Copy out every line of the data exactly.
** begin SOURCE DATA **
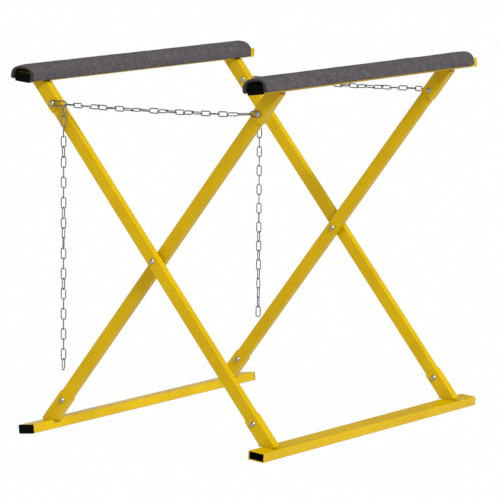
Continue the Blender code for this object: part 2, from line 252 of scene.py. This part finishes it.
def foam_look(name, light, dark, line):
    """Closed-cell foam: mottled skin, fine pores and faint crease lines."""
    look = Look(name, 0.93, specular=0.12)
    patches = look.noise(62.0, 6.0, 0.72, 0.8)
    base = look.ramp(look.spread(patches, 0.28, 0.72), [(0.0, dark), (1.0, light)])
    grain = look.noise(170.0, 4.0, 0.7)
    base = look.mix(look.spread(grain, 0.38, 0.66, 0.0, 0.6), base, tuple(0.55 * part for part in dark))
    veins = look.cells(24.0, "DISTANCE_TO_EDGE", at=look.bent(22.0, 0.035))
    vein = look.spread(veins, 0.0, 0.050, 0.22, 0.0)
    vein = look.maths("MULTIPLY", vein, look.spread(look.noise(13.0, 2.0), 0.42, 0.60))
    base = look.mix(vein, base, line)
    pores = look.cells(620.0)
    base = look.mix(look.spread(pores, 0.0, 0.35, 0.45, 0.0), base, tuple(0.4 * part for part in dark))
    look.colour(base)
    look.roughness(look.spread(patches, 0.3, 0.7, 0.86, 0.98))
    look.bump(grain, 0.55, 0.0016)
    look.bump(pores, 0.35, 0.0008)
    look.bump(look.spread(veins, 0.0, 0.08), 0.12, 0.0010)
    look.shader.inputs["Sheen Weight"].default_value = 0.04
    look.shader.inputs["Sheen Roughness"].default_value = 0.6
    return look.material


def plastic_look(name):
    """Moulded plug: near black, faint swirl and fine spark texture."""
    look = Look(name, 0.45, specular=0.03)
    swirl = look.noise(60.0, 4.0, 0.6, 1.2)
    stops = [(0.0, (0.0008, 0.0006, 0.0007)), (1.0, (0.0022, 0.0018, 0.0020))]
    look.colour(look.ramp(look.spread(swirl, 0.3, 0.7), stops))
    look.roughness(look.spread(look.noise(90.0, 4.0), 0.3, 0.7, 0.34, 0.55))
    look.bump(look.noise(900.0, 2.0), 0.25, 0.0004)
    return look.material


def steel_look(name, light, dark, rough, tint):
    """Zinc plate on steel: cloudy grey, a little blue or straw, with dull patches."""
    look = Look(name, sum(rough) / 2, metallic=1.0)
    cloud = look.noise(140.0, 4.0, 0.6, 0.5)
    base = look.ramp(look.spread(cloud, 0.28, 0.72), [(0.0, dark), (1.0, light)])
    base = look.mix(look.spread(look.noise(45.0, 3.0), 0.5, 0.7, 0.0, 0.35), base, tint)
    look.colour(base)
    look.roughness(look.spread(look.noise(240.0, 4.0, 0.65), 0.3, 0.7, *rough))
    look.bump(look.noise(700.0, 3.0), 0.22, 0.0004)
    return look.material


YELLOW = paint_look("yellow_enamel", (0.565, 0.366, 0.0), (0.49, 0.306, 0.0), (0.38, 0.20, 0.0))
WELD = paint_look("painted_weld", (0.48, 0.29, 0.0), (0.33, 0.18, 0.0), (0.20, 0.09, 0.0))
FOAM = foam_look("foam_skin", (0.122, 0.106, 0.121), (0.042, 0.036, 0.041), (0.14, 0.125, 0.135))
# Darker copy of the foam skin for the sleeve's end faces: painted shade.
FOAM_END_PAINTED_SHADE = foam_look("foam_end_painted_shade", (0.050, 0.046, 0.048), (0.020, 0.018, 0.018), (0.06, 0.056, 0.058))
# Near-black foam for the bore over the rail: painted shade in the hollow under the arch.
FOAM_BORE_PAINTED_SHADE = foam_look("foam_bore_painted_shade", (0.010, 0.010, 0.011), (0.005, 0.005, 0.005), (0.014, 0.014, 0.014))
BLACK = plastic_look("moulded_black")
ZINC = steel_look("zinc_plate", (0.43, 0.43, 0.44), (0.27, 0.27, 0.28), (0.38, 0.56), (0.36, 0.34, 0.30))
# Chain zinc darker than the bolts': the dark grey is a painted reflection of dark surroundings.
CHAIN = steel_look("chain_zinc_painted_dark_reflection", (0.30, 0.30, 0.31), (0.11, 0.11, 0.118), (0.24, 0.42), (0.21, 0.205, 0.185))
# Near-black metal for the insides of open tubes and trimmed socket tips: painted shade in the hollows.
BORE_PAINTED_SHADE = steel_look(
    "tube_bore_painted_shade", (0.012, 0.010, 0.009), (0.005, 0.004, 0.004), (0.6, 0.8), (0.016, 0.011, 0.008)
)


# Mesh helpers


def new_piece(name, mesh, looks, smooth=True):
    piece = bpy.data.objects.new(name, mesh)
    bpy.context.collection.objects.link(piece)
    for look in looks:
        mesh.materials.append(look)
    if smooth:
        mesh.shade_smooth()
        mesh.set_sharp_from_angle(angle=math.radians(40.0))
    return piece


def tube(points, radii, sides, closed=False, normal=Vector((0.0, 1.0, 0.0))):
    """Vertices and faces of a round tube through points, with a radius at each."""
    count = len(points)
    verts, faces = [], []
    for i, point in enumerate(points):
        after = points[(i + 1) % count] if closed or i + 1 < count else point
        before = points[i - 1] if closed or i else point
        along = (after - before).normalized()
        across = along.cross(normal).normalized()
        up = across.cross(along)
        for s in range(sides):
            turn = math.tau * s / sides
            verts.append(point + radii[i] * (across * math.cos(turn) + up * math.sin(turn)))
    for i in range(count if closed else count - 1):
        j = (i + 1) % count
        for s in range(sides):
            t = (s + 1) % sides
            faces.append((i * sides + s, i * sides + t, j * sides + t, j * sides + s))
    if not closed:
        faces.append(tuple(range(sides)))
        faces.append(tuple(range((count - 1) * sides, count * sides))[::-1])
    return verts, faces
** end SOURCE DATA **
=== PROBLEM SOLUTION ===
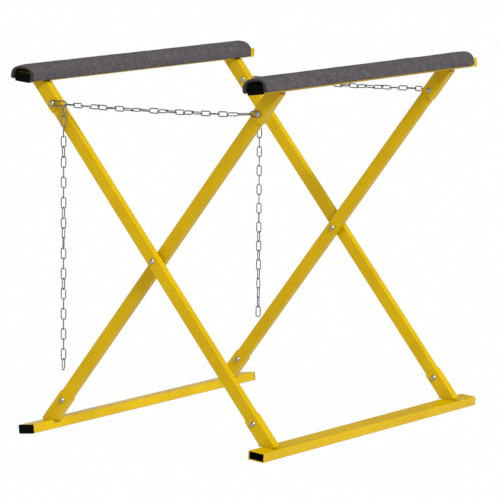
Continue the Blender code for this object: part 2, from line 252 of scene.py. This part finishes it.
def foam_look(name, light, dark, line):
    """Closed-cell foam: mottled skin, fine pores and faint crease lines."""
    look = Look(name, 0.93, specular=0.12)
    patches = look.noise(62.0, 6.0, 0.72, 0.8)
    base = look.ramp(look.spread(patches, 0.28, 0.72), [(0.0, dark), (1.0, light)])
    grain = look.noise(170.0, 4.0, 0.7)
    base = look.mix(look.spread(grain, 0.38, 0.66, 0.0, 0.6), base, tuple(0.55 * part for part in dark))
    veins = look.cells(24.0, "DISTANCE_TO_EDGE", at=look.bent(22.0, 0.035))
    vein = look.spread(veins, 0.0, 0.050, 0.22, 0.0)
    vein = look.maths("MULTIPLY", vein, look.spread(look.noise(13.0, 2.0), 0.42, 0.60))
    base = look.mix(vein, base, line)
    pores = look.cells(620.0)
    base = look.mix(look.spread(pores, 0.0, 0.35, 0.45, 0.0), base, tuple(0.4 * part for part in dark))
    look.colour(base)
    look.roughness(look.spread(patches, 0.3, 0.7, 0.86, 0.98))
    look.bump(grain, 0.55, 0.0016)
    look.bump(pores, 0.35, 0.0008)
    look.bump(look.spread(veins, 0.0, 0.08), 0.12, 0.0010)
    look.shader.inputs["Sheen Weight"].default_value = 0.04
    look.shader.inputs["Sheen Roughness"].default_value = 0.6
    return look.material


def plastic_look(name):
    """Moulded plug: near black, faint swirl and fine spark texture."""
    look = Look(name, 0.45, specular=0.03)
    swirl = look.noise(60.0, 4.0, 0.6, 1.2)
    stops = [(0.0, (0.0008, 0.0006, 0.0007)), (1.0, (0.0022, 0.0018, 0.0020))]
    look.colour(look.ramp(look.spread(swirl, 0.3, 0.7), stops))
    look.roughness(look.spread(look.noise(90.0, 4.0), 0.3, 0.7, 0.34, 0.55))
    look.bump(look.noise(900.0, 2.0), 0.25, 0.0004)
    return look.material


def steel_look(name, light, dark, rough, tint):
    """Zinc plate on steel: cloudy grey, a little blue or straw, with dull patches."""
    look = Look(name, sum(rough) / 2, metallic=1.0)
    cloud = look.noise(140.0, 4.0, 0.6, 0.5)
    base = look.ramp(look.spread(cloud, 0.28, 0.72), [(0.0, dark), (1.0, light)])
    base = look.mix(look.spread(look.noise(45.0, 3.0), 0.5, 0.7, 0.0, 0.35), base, tint)
    look.colour(base)
    look.roughness(look.spread(look.noise(240.0, 4.0, 0.65), 0.3, 0.7, *rough))
    look.bump(look.noise(700.0, 3.0), 0.22, 0.0004)
    return look.material


YELLOW = paint_look("yellow_enamel", (0.565, 0.366, 0.0), (0.49, 0.306, 0.0), (0.38, 0.20, 0.0))
WELD = paint_look("painted_weld", (0.48, 0.29, 0.0), (0.33, 0.18, 0.0), (0.20, 0.09, 0.0))
FOAM = foam_look("foam_skin", (0.122, 0.106, 0.121), (0.042, 0.036, 0.041), (0.14, 0.125, 0.135))
# Darker copy of the foam skin for the sleeve's end faces: painted shade.
FOAM_END_PAINTED_SHADE = foam_look("foam_end_painted_shade", (0.050, 0.046, 0.048), (0.020, 0.018, 0.018), (0.06, 0.056, 0.058))
# Near-black foam for the bore over the rail: painted shade in the hollow under the arch.
FOAM_BORE_PAINTED_SHADE = foam_look("foam_bore_painted_shade", (0.010, 0.010, 0.011), (0.005, 0.005, 0.005), (0.014, 0.014, 0.014))
BLACK = plastic_look("moulded_black")
ZINC = steel_look("zinc_plate", (0.43, 0.43, 0.44), (0.27, 0.27, 0.28), (0.38, 0.56), (0.36, 0.34, 0.30))
# Chain zinc darker than the bolts': the dark grey is a painted reflection of dark surroundings.
CHAIN = steel_look("chain_zinc_painted_dark_reflection", (0.30, 0.30, 0.31), (0.11, 0.11, 0.118), (0.24, 0.42), (0.21, 0.205, 0.185))
# Near-black metal for the insides of open tubes and trimmed socket tips: painted shade in the hollows.
BORE_PAINTED_SHADE = steel_look(
    "tube_bore_painted_shade", (0.012, 0.010, 0.009), (0.005, 0.004, 0.004), (0.6, 0.8), (0.016, 0.011, 0.008)
)


# Mesh helpers


def new_piece(name, mesh, looks, smooth=True):
    piece = bpy.data.objects.new(name, mesh)
    bpy.context.collection.objects.link(piece)
    for look in looks:
        mesh.materials.append(look)
    if smooth:
        mesh.shade_smooth()
        mesh.set_sharp_from_angle(angle=math.radians(40.0))
    return piece


def tube(points, radii, sides, closed=False, normal=Vector((0.0, 1.0, 0.0))):
    """Vertices and faces of a round tube through points, with a radius at each."""
    count = len(points)
    verts, faces = [], []
    for i, point in enumerate(points):
        after = points[(i + 1) % count] if closed or i + 1 < count else point
        before = points[i - 1] if closed or i else point
        along = (after - before).normalized()
        across = along.cross(normal).normalized()
        up = across.cross(along)
        for s in range(sides):
            turn = math.tau * s / sides
            verts.append(point + radii[i] * (across * math.cos(turn) + up * math.sin(turn)))
    for i in range(count if closed else count - 1):
        j = (i + 1) % count
        for s in range(sides):
            t = (s + 1) % sides
            faces.append((i * sides + s, i * sides + t, j * sides + t, j * sides + s))
    if not closed:
        faces.append(tuple(range(sides)))
        faces.append(tuple(range((count - 1) * sides, count * sides))[::-1])
    return verts, faces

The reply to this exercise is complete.